The long dissent is worth reading as it challenges much of what the official opinion asserts — mainly that a lack of control equals a lack of privacy expectations. Arguably, courts should treat text messages more carefully as they generate permanent records of conversations (phone calls don’t) and are used far, far more often than email or snail mail (which also create permanent records of conversations).
It’s much more on point, however, when noting that the seizure and search of the other party’s phone — resulting in the collection of Marakah’s messages — was also ruled to be unreasonable and a violation of Winchester’s rights.
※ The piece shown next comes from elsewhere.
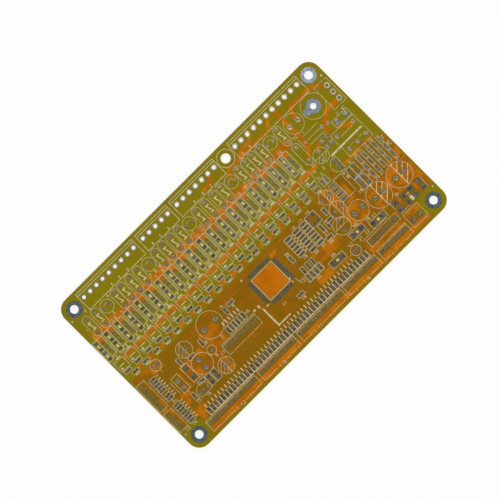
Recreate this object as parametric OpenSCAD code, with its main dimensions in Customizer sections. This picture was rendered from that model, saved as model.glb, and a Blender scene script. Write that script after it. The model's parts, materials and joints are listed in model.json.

The denial of Marakah’s request to have this evidence excluded means it’s possible for Canadian law enforcement to obtain evidence illegally but still use it in court — just as long as it obtains the incriminating messages it needs from someone other than the sender.
[T]he text messages at issue are essential to the Crown’s case only because of this pattern of Charter infringements. The messages obtained from the appellant’s phone and evidence seized from his apartment are not admissible because the police infringed the appellant’s s. 8 rights when obtaining that evidence. The Crown abandoned reliance on the accused’s inculpatory statements and evidence obtained from them when faced with a challenge to their admissibility. And now the admissibility of the text messages obtained from Winchester’s phone is in issue because they too were obtained in a manner that infringed a Charter-protected right.
Finally, while the search of Winchester’s phone, considered in isolation, may be classified as a less serious breach of the appellant’s Charter-protected interests, I would take into account the fact that the appellant suffered many serious breaches of his Charter rights. In this case the police intruded upon significant privacy interests by conducting a warrantless search of his home and conducting an unnecessary and unrestricted forensic analysis of the appellant’s phone. Refusing to exclude the text messages obtained from Winchester’s phone would, in effect, neutralize any remedy granted for those breaches.
Considering that the court has already quashed the messages obtained from Marakah’s phone due to the illegality of the seach, it only makes sense to do the same to the same messages that were obtained from Winchester’s phone. Without evidence suppression, law enforcement will be encouraged to route around presumed privacy expectations (and warrant requirements) by choosing an alternate, “less private” source to obtain the same communications.